Konijnenjacht. Eind 16e/begin 17e eeuw
Een wel heel bijzondere jachtscene op een vroeg 17e eeuwse tegel is die van de konijnenjacht op een kwadraattegel van ca. 1600.
Op de tegel staan afgebeeld twee konijnen, de ingang van een konijnenhol (in blauw) en een net wat voor het hol kon worden geplaatst waar de konijnen in werden gevangen. Konijnen hebben meerdere vluchtwegen dus er werden ook meerdere netten geplaatst. Om konijnen uit hun holen te krijgen werden fretten of kleine hondjes gebruikt. Op de achtergrond staat een kerk afgebeeld.
Jacht op antieke tegels, 17e/18e eeuw(1)
Fotoalbum: jacht, 17e en 18e eeuw (2)
Jacht (hoornblazers) op antieke tegels, 17e/18e eeuw
Er is nogal eens misverstand over tegels waarop een persoon met hoornblazer staat afgebeeld. Ze worden veel ondergebracht in de categorie soldaten, maar toch denk ik eerder dat de meeste hoornblazers behoren tot de tegels met jachtscene's. Verder valt op dat alle hoornblazers een speer dragen. De hoorn werd gebruikt om tijdens de jachtdag met elkaar te communiceren (aanvang van het driften, einde van het schieten, de drijvers weer verzamelen). Na een succesvolle jacht werd de hoorn gebruikt om bij het tableau de dood-signalen te blazen. Ook werd de hoorn gebruikt om elkaar te begroeten voor en tijdens de jacht en bij het afscheid. Later werd de hoorn gebruikt bij fanfares en muziekuitvoeringen, al dan niet in competitieverband voor publiek.
Postiljon
Tegel met een postiljon met hoorn. 17e eeuw
Postiljon te paard met hoorn
Het postvervoer tussen de steden vond aanvankelijk door bodelopen plaats. Vanaf ongeveer halverwege de zeventiende eeuw werd het vervoer te paard gebruikelijker. Dit hield onder meer verband met de vrede van Münster, die in 1648 gesloten werd en die het einde van de tachtigjarige oorlog betekende. Door deze vrede kregen vele te paard strijdende soldaten of cavaleristen een nieuwe baan als postvervoerder of postiljon.
De postiljon
Een postiljon (een paardrijder die post vervoerde) reisde door de steden, waar hij te herkennen was aan zijn hoorn. Deze gekrulde posthoorn wordt tegenwoordig nog op vele brievenbussen afgebeeld. De postiljon gebruikte hij om aan te geven dat hij in een stad aankwam of er juist vertrok.

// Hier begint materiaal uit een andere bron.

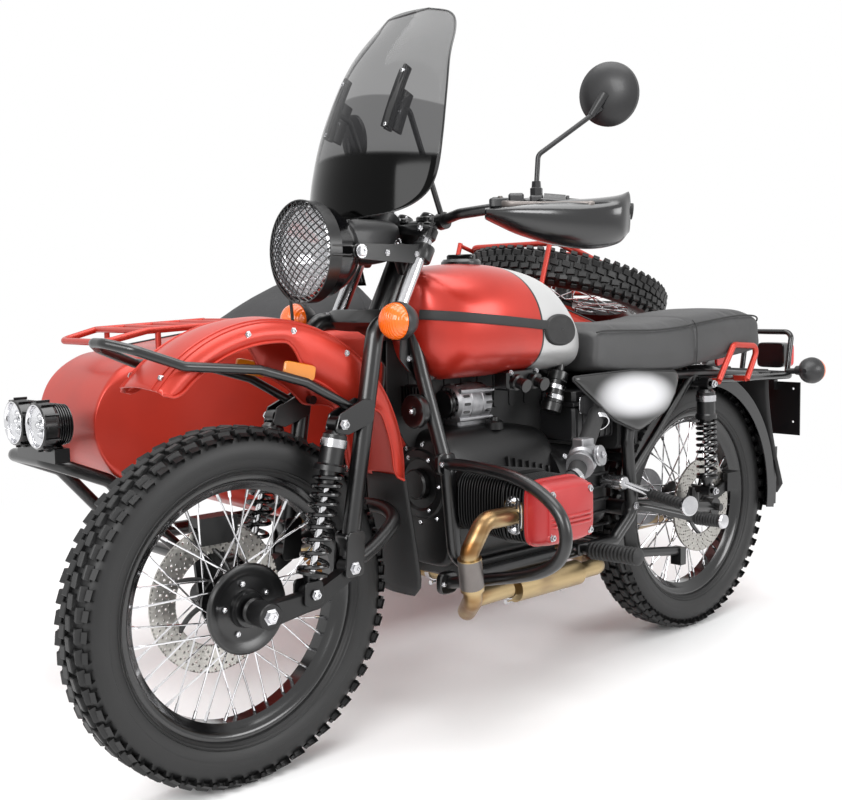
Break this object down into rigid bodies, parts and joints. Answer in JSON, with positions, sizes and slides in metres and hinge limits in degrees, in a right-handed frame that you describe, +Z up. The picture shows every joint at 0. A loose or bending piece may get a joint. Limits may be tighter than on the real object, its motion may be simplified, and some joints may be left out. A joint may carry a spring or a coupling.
{
  "type": "sidecar motorcycle",
  "caption": "Touring motorcycle with a sidecar on its right: leading link fork, flat twin engine, tall windscreen, luggage racks, driving lamps and a spare wheel on the boot lid.",
  "frame": {"origin": "on the ground, below the middle of the outline", "axes": "+Z up, +X the rider's left, -Y forwards"},
  "size_m": [1.6777, 2.4738, 1.528],
  "materials": {
    "red_paint": "satin",
    "silver_paint": "satin",
    "black_paint": "satin",
    "cast_alloy": "cast",
    "dark_alloy": "cast",
    "steel": "heat tinted",
    "tyre": "matt",
    "rubber": "matt",
    "black_plastic": "fine grain",
    "lamp_plastic": "gloss",
    "lamp_black": "gloss",
    "clear_glass": "clear",
    "smoke_glass": "smoked",
    "seat_cover": "vinyl",
    "cover_fabric": "woven"
  },
  "bodies": {
    "base": {"frame": "black_paint", "crankcase": "dark_alloy", "cylinders": "dark_alloy", "valve_covers": "red_paint", "exhaust": "steel", "crash_bars": "black_paint", "fuel_tank": "red_paint", "tank_straps_and_cap": "rubber", "seat": "seat_cover", "side_covers": "silver_paint", "airbox": "black_plastic", "rear_fender": "black_paint", "rear_rack": "black_paint", "grab_handles": "red_paint", "tail_lamp_and_markers": "lamp_black", "plate_bracket": "black_paint", "rear_indicators": "lamp_plastic", "swingarm": "black_paint", "rear_shocks": "black_paint", "rear_calipers": "dark_alloy", "final_drive": "dark_alloy", "footpegs_and_kick_starter": "rubber", "throttle_bodies_and_alternator": "cast_alloy", "sidecar_body": "red_paint", "nose_rack": "red_paint", "tonneau_cover": "cover_fabric", "sidecar_screen": "clear_glass", "sidecar_frame": "black_paint", "sidecar_arm": "black_paint", "sidecar_fender": "red_paint", "bumper": "black_paint", "driving_lamps": "black_paint"},
    "steering": {"fork": "black_paint", "leading_links": "black_paint", "front_shocks": "black_paint", "front_fender": "red_paint", "front_mud_flap": "rubber", "fender_guard": "black_paint", "front_caliper": "dark_alloy", "headlamp": "black_paint", "headlamp_glass": "clear_glass", "windscreen": "smoke_glass", "screen_stays": "black_paint", "handlebar": "black_paint", "grips": "rubber", "mirrors": "black_plastic", "hand_guards": "black_plastic", "front_indicators": "lamp_plastic", "brake_hose": "rubber"},
    "front_wheel": {"front_tyre": "tyre", "front_wheel": "black_paint"},
    "rear_wheel": {"rear_tyre": "tyre", "rear_wheel": "black_paint"},
    "sidecar_wheel": {"sidecar_tyre": "tyre", "sidecar_wheel": "black_paint"},
    "boot_lid": {"boot_lid": "red_paint", "spare_tyre": "tyre", "spare_wheel": "black_paint", "boot_rack": "red_paint"},
    "centre_stand": {"centre_stand": "black_paint"}
  },
  "joints": [
    {"name": "steering", "type": "hinge", "parent": "base", "child": "steering", "pos_m": [0.377, -0.474, 0.95], "axis": [0, 0.4695, 0.8829], "range_deg": [-30, 30]},
    {"name": "front_wheel_spin", "type": "hinge", "parent": "steering", "child": "front_wheel", "pos_m": [0.377, -0.891, 0.346], "axis": [1, 0, 0], "continuous": true},
    {"name": "rear_wheel_spin", "type": "hinge", "parent": "base", "child": "rear_wheel", "pos_m": [0.377, 0.579, 0.346], "axis": [1, 0, 0], "continuous": true},
    {"name": "sidecar_wheel_spin", "type": "hinge", "parent": "base", "child": "sidecar_wheel", "pos_m": [-0.753, 0.479, 0.346], "axis": [1, 0, 0], "continuous": true},
    {"name": "boot_lid_hinge", "type": "hinge", "parent": "base", "child": "boot_lid", "pos_m": [-0.323, 0.52636, 0.92632], "axis": [1, 0, 0], "range_deg": [0, 50]},
    {"name": "centre_stand_pivot", "type": "hinge", "parent": "base", "child": "centre_stand", "pos_m": [0.377, 0.176, 0.278], "axis": [-1, 0, 0], "range_deg": [0, 75], "stiffness_Nm_per_rad": 8, "springref_deg": -68.75}
  ]
}
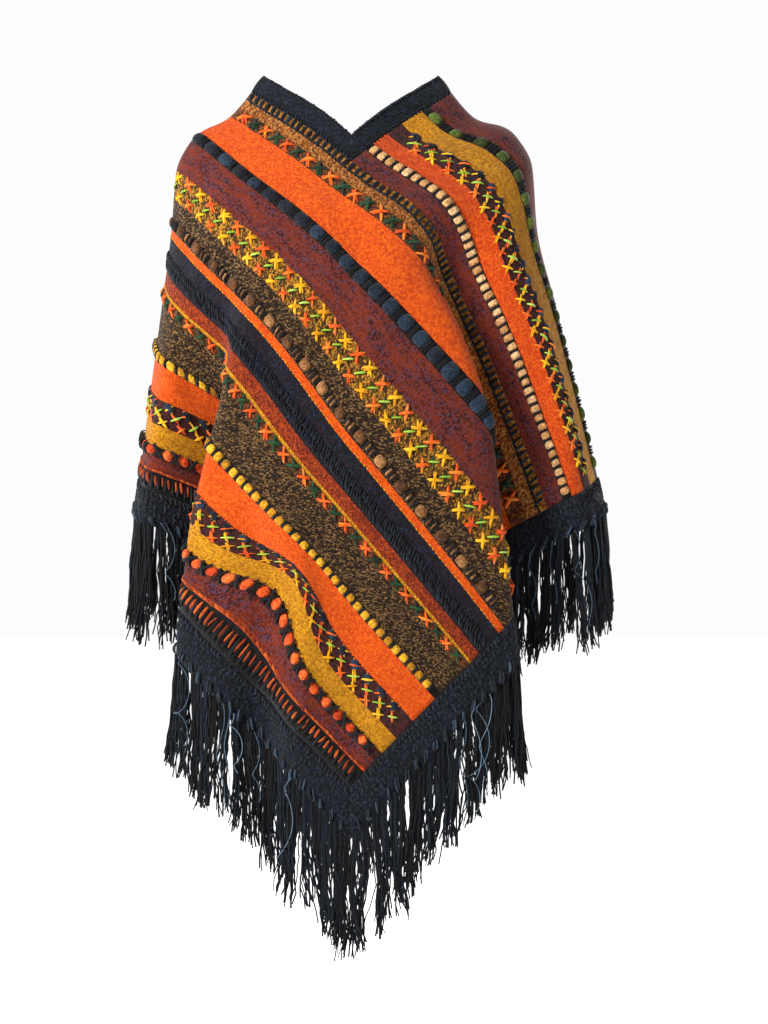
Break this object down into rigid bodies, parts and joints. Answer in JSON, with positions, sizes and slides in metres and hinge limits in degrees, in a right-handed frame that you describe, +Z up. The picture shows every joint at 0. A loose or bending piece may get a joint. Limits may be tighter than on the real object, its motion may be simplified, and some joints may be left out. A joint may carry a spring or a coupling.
{
  "type": "andean poncho",
  "caption": "Worn, hollow wool poncho of two square striped panels hung point down, with V neckband, dark hem borders and long strand fringe.",
  "frame": {"origin": "middle of the neck opening, level with the two peaks of the neckband, where the wearer's shoulders hold the poncho", "axes": "+X towards the wearer's left, -Y towards the front, +Z up"},
  "size_m": [0.5614, 0.408, 1.0017],
  "materials": {
    "striped_wool": "knitted and woven wool in orange, maroon, mustard, brown and navy stripes with raised yarn cords and cross stitches",
    "navy_wool": "dense navy wool knit, heathered with grey blue",
    "navy_strands": "loose knotted navy and black wool strands"
  },
  "bodies": {
    "root": {"front_panel": "striped_wool", "back_panel": "striped_wool", "neckband_left": "navy_wool", "neckband_right": "navy_wool", "border_left": "navy_wool", "border_right": "navy_wool", "fringe_front_left": "navy_strands", "fringe_front_right": "navy_strands", "fringe_back_left": "navy_strands", "fringe_back_right": "navy_strands"}
  },
  "joints": []
}
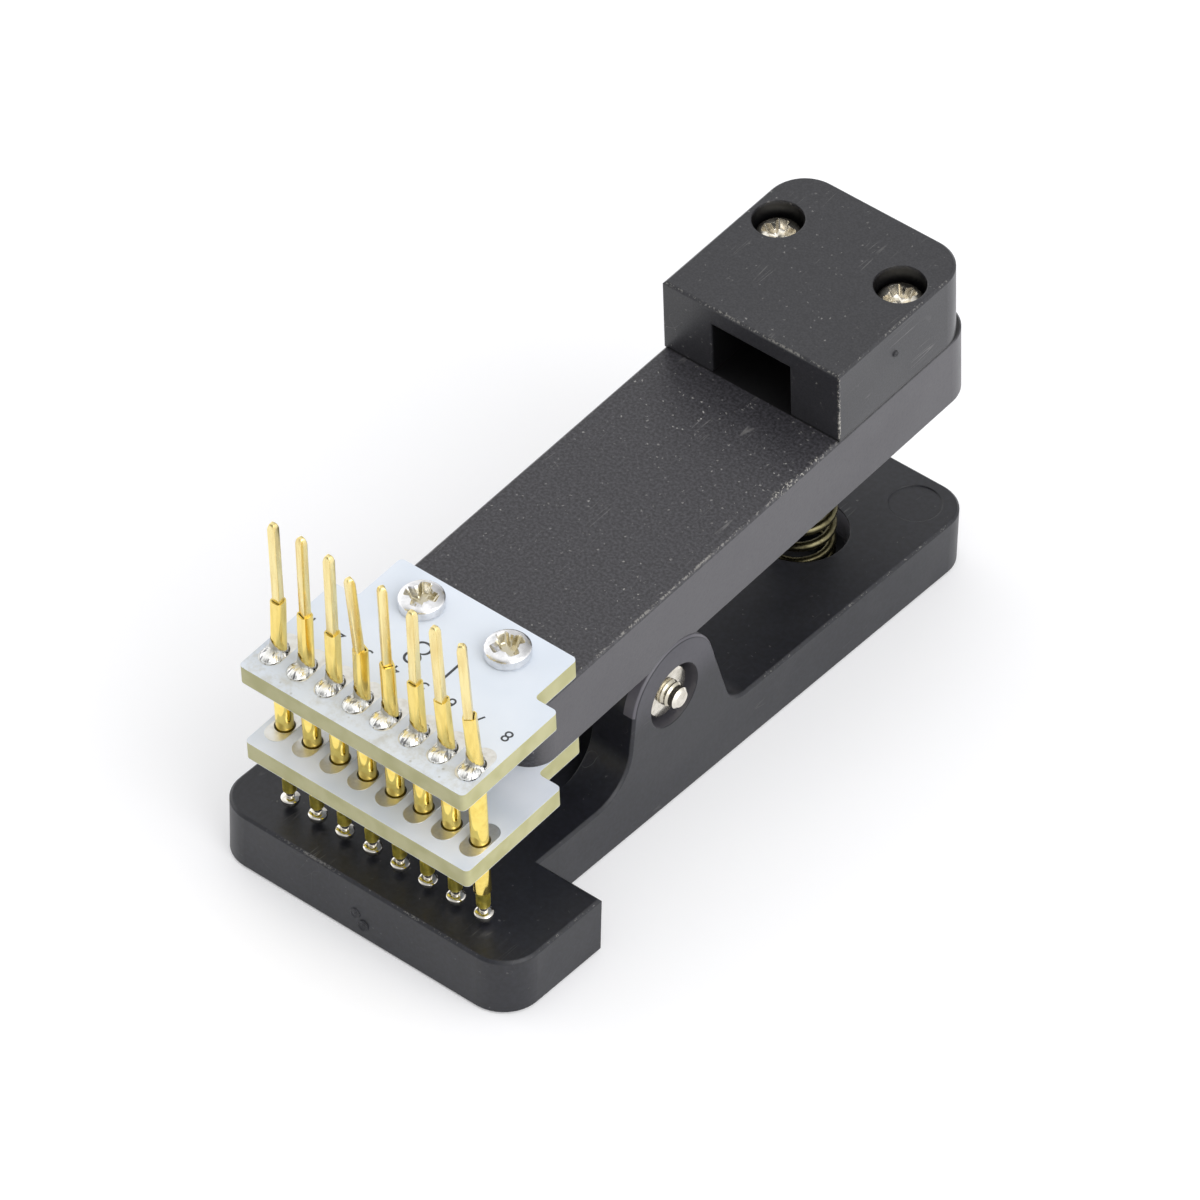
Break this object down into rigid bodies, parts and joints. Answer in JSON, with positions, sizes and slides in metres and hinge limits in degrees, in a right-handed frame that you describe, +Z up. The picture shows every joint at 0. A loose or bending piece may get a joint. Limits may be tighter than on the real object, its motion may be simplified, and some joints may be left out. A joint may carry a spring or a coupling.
{
  "type": "pogo pin programming clip",
  "caption": "Spring-closed hinged clip whose upper jaw carries boards with a row of sprung contact probes over a platform for a target board, wire posts above and a cable clamp",
  "frame": {"origin": "underside of the base, on the symmetry plane, straight below the pivot", "axes": "+X along the probe row, +Y from the probe row to the cable end, +Z up"},
  "size_m": [0.0274, 0.061, 0.0331],
  "materials": {
    "black_plastic": "moulded black ABS with a fine matt texture",
    "board": "glass epoxy board with white solder mask and bare edges",
    "gold": "gold plated brass",
    "nickel": "nickel plated steel",
    "nickel_tip": "nickel plated brass",
    "spring_steel": "drawn spring wire with a brown oil film",
    "solder": "bright tin solder"
  },
  "bodies": {
    "base": {"base": "black_plastic", "pivot_screw": "nickel", "pivot_nut": "nickel", "jaw_spring": "spring_steel"},
    "jaw": {"arm": "black_plastic", "cable_clamp_cap": "black_plastic", "cap_screws": "nickel", "upper_board": "board", "lower_board": "board", "upper_board_screws": "nickel", "lower_board_screws": "nickel", "wire_posts": "gold", "solder_joints": "solder", "receptacle_1": "gold", "receptacle_2": "gold", "receptacle_3": "gold", "receptacle_4": "gold", "receptacle_5": "gold", "receptacle_6": "gold", "receptacle_7": "gold", "receptacle_8": "gold", "probe_barrel_1": "gold", "probe_barrel_2": "gold", "probe_barrel_3": "gold", "probe_barrel_4": "gold", "probe_barrel_5": "gold", "probe_barrel_6": "gold", "probe_barrel_7": "gold", "probe_barrel_8": "gold", "probe_spring_1": "spring_steel", "probe_spring_2": "spring_steel", "probe_spring_3": "spring_steel", "probe_spring_4": "spring_steel", "probe_spring_5": "spring_steel", "probe_spring_6": "spring_steel", "probe_spring_7": "spring_steel", "probe_spring_8": "spring_steel"},
    "plunger_1": {"plunger_1": "nickel_tip"},
    "plunger_2": {"plunger_2": "nickel_tip"},
    "plunger_3": {"plunger_3": "nickel_tip"},
    "plunger_4": {"plunger_4": "nickel_tip"},
    "plunger_5": {"plunger_5": "nickel_tip"},
    "plunger_6": {"plunger_6": "nickel_tip"},
    "plunger_7": {"plunger_7": "nickel_tip"},
    "plunger_8": {"plunger_8": "nickel_tip"}
  },
  "joints": [
    {"name": "jaw_hinge", "type": "hinge", "parent": "base", "child": "jaw", "pos_m": [0, 0, 0.0105], "axis": [-1, 0, 0], "range_deg": [0, 18], "stiffness_Nm_per_rad": 1.2, "springref_deg": -8.59, "deforming": ["jaw_spring"]},
    {"name": "plunger_1_slide", "type": "slide", "parent": "jaw", "child": "plunger_1", "axis": [0, -0.074, 0.9973], "range_m": [0, 0.00055], "stiffness_N_per_m": 400, "springref_m": -0.0026, "deforming": ["probe_spring_1"]},
    {"name": "plunger_2_slide", "type": "slide", "parent": "jaw", "child": "plunger_2", "axis": [0, -0.074, 0.9973], "range_m": [0, 0.00055], "stiffness_N_per_m": 400, "springref_m": -0.0026, "deforming": ["probe_spring_2"]},
    {"name": "plunger_3_slide", "type": "slide", "parent": "jaw", "child": "plunger_3", "axis": [0, -0.074, 0.9973], "range_m": [0, 0.00055], "stiffness_N_per_m": 400, "springref_m": -0.0026, "deforming": ["probe_spring_3"]},
    {"name": "plunger_4_slide", "type": "slide", "parent": "jaw", "child": "plunger_4", "axis": [0, -0.074, 0.9973], "range_m": [0, 0.00055], "stiffness_N_per_m": 400, "springref_m": -0.0026, "deforming": ["probe_spring_4"]},
    {"name": "plunger_5_slide", "type": "slide", "parent": "jaw", "child": "plunger_5", "axis": [0, -0.074, 0.9973], "range_m": [0, 0.00055], "stiffness_N_per_m": 400, "springref_m": -0.0026, "deforming": ["probe_spring_5"]},
    {"name": "plunger_6_slide", "type": "slide", "parent": "jaw", "child": "plunger_6", "axis": [0, -0.074, 0.9973], "range_m": [0, 0.00055], "stiffness_N_per_m": 400, "springref_m": -0.0026, "deforming": ["probe_spring_6"]},
    {"name": "plunger_7_slide", "type": "slide", "parent": "jaw", "child": "plunger_7", "axis": [0, -0.074, 0.9973], "range_m": [0, 0.00055], "stiffness_N_per_m": 400, "springref_m": -0.0026, "deforming": ["probe_spring_7"]},
    {"name": "plunger_8_slide", "type": "slide", "parent": "jaw", "child": "plunger_8", "axis": [0, -0.074, 0.9973], "range_m": [0, 0.00055], "stiffness_N_per_m": 400, "springref_m": -0.0026, "deforming": ["probe_spring_8"]}
  ]
}
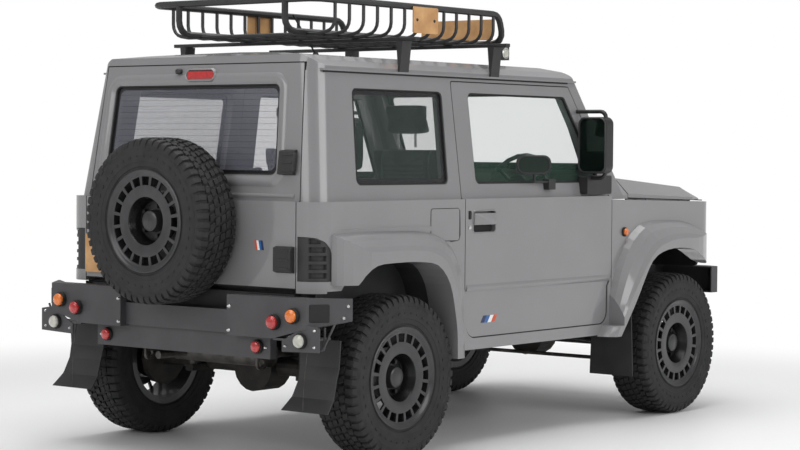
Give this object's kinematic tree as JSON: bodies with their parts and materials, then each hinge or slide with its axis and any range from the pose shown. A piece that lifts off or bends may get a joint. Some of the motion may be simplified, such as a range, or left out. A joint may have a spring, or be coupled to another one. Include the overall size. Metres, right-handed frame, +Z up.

Balustertegel met een postiljon met hoorn. 17e eeuw
Cirkeltegel met een postiljon met hoorn. 17e eeuw
Polsstokspringers op tegels, 17e eeuw
Het waterrijke Nederland met zijn vele sloten vormde voor boeren, daggelders en jagers een handicap om zich te kunnen verplaatsen. Daar was een oplossing voor gevonden in de vorm van een lange stok met een verbreding aan de onderkant, de polsstok. Die verbreding aan de onderkant van de stok was bedoeld om te voorkomen dat de stok niet te ver in de modderige bodem zou wegzakken. Maar het over een sloot van 3-4 meter springen met een polsstok vergt wel enige oefenkunst. Het is een traditie welke ook nu nog niet is verdwenen. Er worden zelfs Nationale wedstrijden polsstokspringen gehouden waarbij de Friezen en Zuid-Hollanders elkaar proberen af te troeven om maar zover mogelijk te springen. De echte kampioenen springen tot wel 15 meter ver.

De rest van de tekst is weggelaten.